Ticket #739 (reopened defect)

Opened 12 years ago

Last modified 11 years ago

[M] (DI-3-1) Author search bugs

Reported by: selatham Owned by: mpritcha
Priority: discussion Milestone: NDG3
Component: discovery Version:
Keywords: Cc:

Description

Author search has the same problem as parameter search had:-

Attachments

grid.bodc.nerc.ac.uk__DIF__PCDA47973RS2302.xml Download (10.2 KB) - added by selatham 12 years ago.

Change History

comment:1 Changed 12 years ago by selatham

  • Type changed from task to defect

comment:2 Changed 12 years ago by lawrence

and note that author can turn up in two places (at least): in citation, in people (where it comes in at least two guises). An interesting question is what Kevin does with it in and out of miniMoles.

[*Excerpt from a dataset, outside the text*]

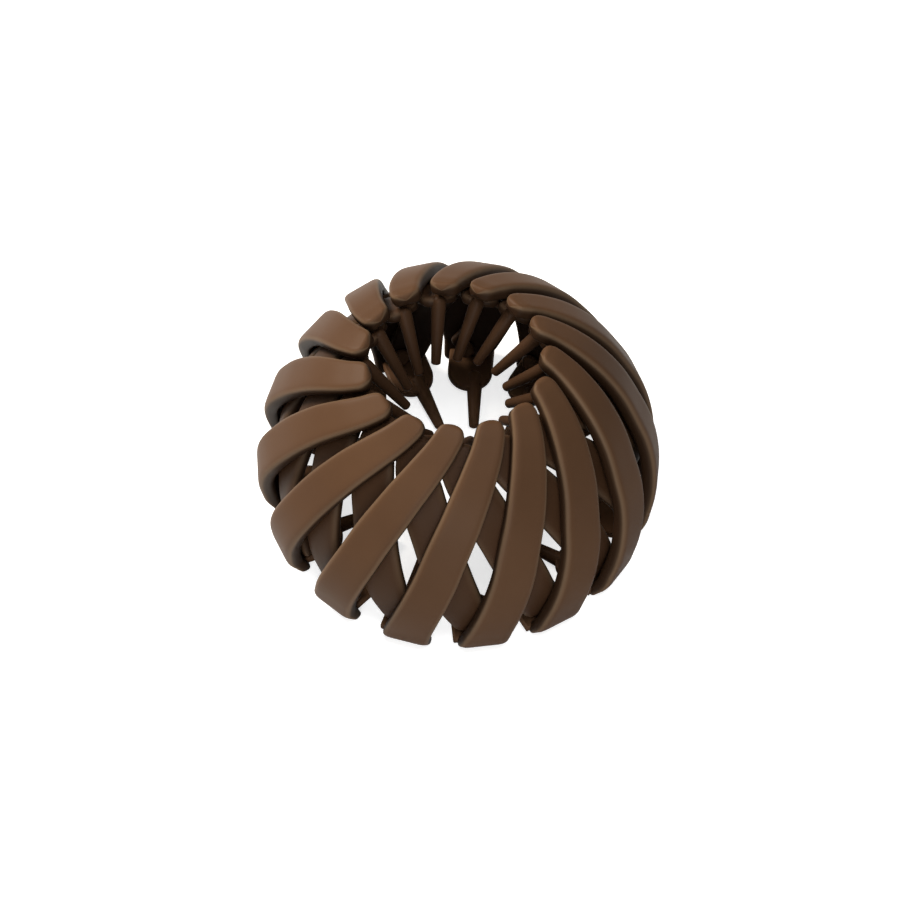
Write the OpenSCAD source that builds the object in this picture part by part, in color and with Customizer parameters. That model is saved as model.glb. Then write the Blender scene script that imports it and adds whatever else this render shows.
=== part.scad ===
// Expanding hair clip: a ring of curved claws crossed by inner bars.
// Every claw is pegged to three bars, and both carry a row of teeth that point at the axis.
// The ring stands on the feet of its claws, +Z up, with the axis of the hair passage on Z.

/* [Ring] */
// Number of claws, and of bars, round the ring
claw_count = 15; // [13:1:15]
// Outside diameter over the claws
outer_d = 75; // [73:0.5:80]
// Overall height
overall_h = 45.4; // [43:0.2:49]
// Direction of the tip of the first claw, counter-clockwise from +X
first_tip_angle = 5.5; // [0:0.1:24]

/* [Claws] */
// Thickness of a claw at the middle of its width
claw_t = 3; // [2.8:0.1:3.1]
// Width scale of the claws
claw_w_scale = 1; // [0.8:0.05:1.05]
// Width of the foot plate that carries the lower tooth
foot_w = 8.6; // [8:0.1:9]
// Thickness of the foot plate
foot_t = 1.7; // [1.4:0.1:1.7]
// Radius at which the foot plates end
foot_end_r = 23.6; // [23:0.2:26]

/* [Bars] */
// Thickness of a bar
bar_t = 2.2; // [1.8:0.1:2.4]
// Width scale of the bars
bar_w_scale = 1; // [0.8:0.05:1]
// Gap between the claws and the bars
layer_gap = 0.4; // [0.35:0.05:0.5]

/* [Pegs] */
// Diameter of the pegs that join a claw to a bar
peg_d = 2.6; // [2.2:0.1:2.8]
// Radial clearance of a peg in its hole
peg_clearance = 0.15; // [0.1:0.05:0.2]
// Diameter of the snap head on a peg
head_d = 3.8; // [3.5:0.1:4]
// Thickness of the snap head
head_t = 0.9; // [0.7:0.1:1]
// Gap between the snap head and the bar
head_gap = 0.4; // [0.35:0.05:0.5]

/* [Teeth] */
// Root diameter of the lower teeth
lower_tooth_d = 3.2; // [2.8:0.1:3.2]
// Tip diameter of the lower teeth
lower_tip_d = 1.9; // [1.6:0.1:2.1]
// Radius at which the lower teeth end
lower_tip_r = 15.5; // [13:0.5:18]
// Root diameter of the upper teeth
upper_tooth_d = 2.8; // [2.4:0.1:3]
// Tip diameter of the upper teeth
upper_tip_d = 1.5; // [1:0.1:1.8]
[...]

comment:3 Changed 12 years ago by selatham

  • Milestone changed from PROD to ReFactored_Discovery_WebServices

comment:4 Changed 12 years ago by mpritcha

  • Status changed from new to assigned

OK, I'm assuming dgDataCurator will be

/dgMetadata/dgMetadataRecord/dgDataEntity/dgDataRoles/dgDataCurator

...Is that correct? But can people supply similar (xpath) locations for author-like fields that should be searched as well (preferably with some example doc IDs to try out?)

Presumably I would need to look up the actual dgDataCurator name in the relevant org moles record for the example above?

comment:5 follow-up: ↓ 7 Changed 12 years ago by lawrence

Just to reiterate an author is not the curator ... :-)

comment:6 Changed 12 years ago by ko23

I was assuming that the author was the data creator(s) for the various transforms, and that the creator would be publisher (where relevant)

comment:7 in reply to: ↑ 5 Changed 12 years ago by mpritcha

Replying to lawrence:

Just to reiterate an author is not the curator ... :-)

Oops I meant dgDataCreator, not dgDataCurator. So I am suggesting that one of the search targets be:

/dgMetadata/dgMetadataRecord/dgDataEntity/dgDataRoles/dgDataCcreator

(but resolved via the relavant org moles records).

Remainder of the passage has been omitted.